I snerk. "I," I say, "am reading Twilight."
"You're lucky," C. comments. "That one is still readable."

It actually is, colour me surprised. I cringe a lot because Smeyers makes a lot of the mistakes I would have made a few years ago, before I started getting into fanfic, and the random tense changes, the bouts of purpleness, the chuckling and the unbearable clumsiness (not to mention the bewildering mix of arrogance and self-depreciation) of Bella make me GROAN.
Whenever I groan, C. laughs and says, "Oh, did he chuckle again?"
You could turn it into a drinking game.

Still, it is dull, but not irredeemable: A lot of shortening in some quarters and some additional work in others could have turned this into a quite enjoyable read. It is sad that among the many people who read Smeyer's manuscript and encouraged that she publish it there was not one capable beta-reader.
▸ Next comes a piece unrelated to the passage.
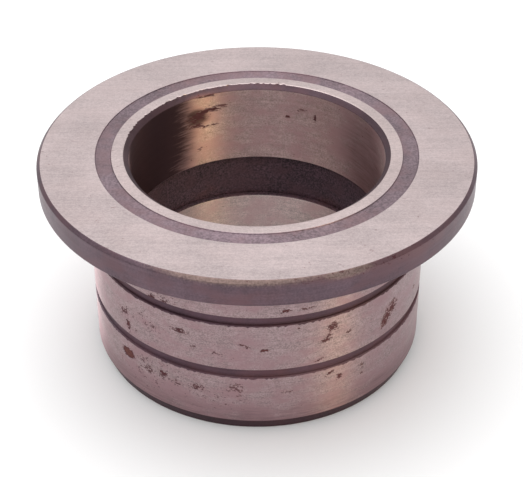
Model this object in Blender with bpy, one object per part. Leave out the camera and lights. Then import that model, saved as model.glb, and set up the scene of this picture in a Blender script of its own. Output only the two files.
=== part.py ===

I doubt I'll manage to read the sequels, though. I am not that masochistic. But as for the first book, I've been forced to read Pulitzer-prize winning books that were written worse.
Huh.

Date: 2008-12-29 08:19 pm (UTC)
From: [identity profile] ladyelleth.livejournal.com
I doubt I'll manage to read the sequels, though. I am not that masochistic.

I said exactly the same. And then I was suddenly reading Breaking Dawn. Trainwreck syndrome. -_-

At least New Moon has the saving grace of many empty pages.

Date: 2008-12-29 10:23 pm (UTC)
From: [identity profile] satismagic.livejournal.com
Actually, the bewildering mixture of arrogance and self-deprecation is SPOT on for a few teenagers I knew.

(It ALSO seems the standard recipe to use among fanfic authors who want to avoid writing a Mary Sue at all costs and end up with ... with ... yeah... whatever ...)

All I can say is that I am very thankful that you looked over MY manuscript.

And I'm still going to cut at least 30k words before sending off anything to an American agent. Amen.

Date: 2008-12-29 10:30 pm (UTC)
ext_45018: (Default)
From: [identity profile] oloriel.livejournal.com
That was part of the wincing, actually. That eight or so years ago, I would have identified with Bella A LOT. Although by the time I was old enough for the arrogance, I had gotten over the clumsiness - THAT would have been me at age 12 or so. *g*

And the lack of personality, the pointing-out-the-obvious, the tell, don't show, the not knowing when to stop talking about boring things - a mere two years ago, I would have done that. Mercilessly.

I am not quite sure what your manuscript has to do with this, though.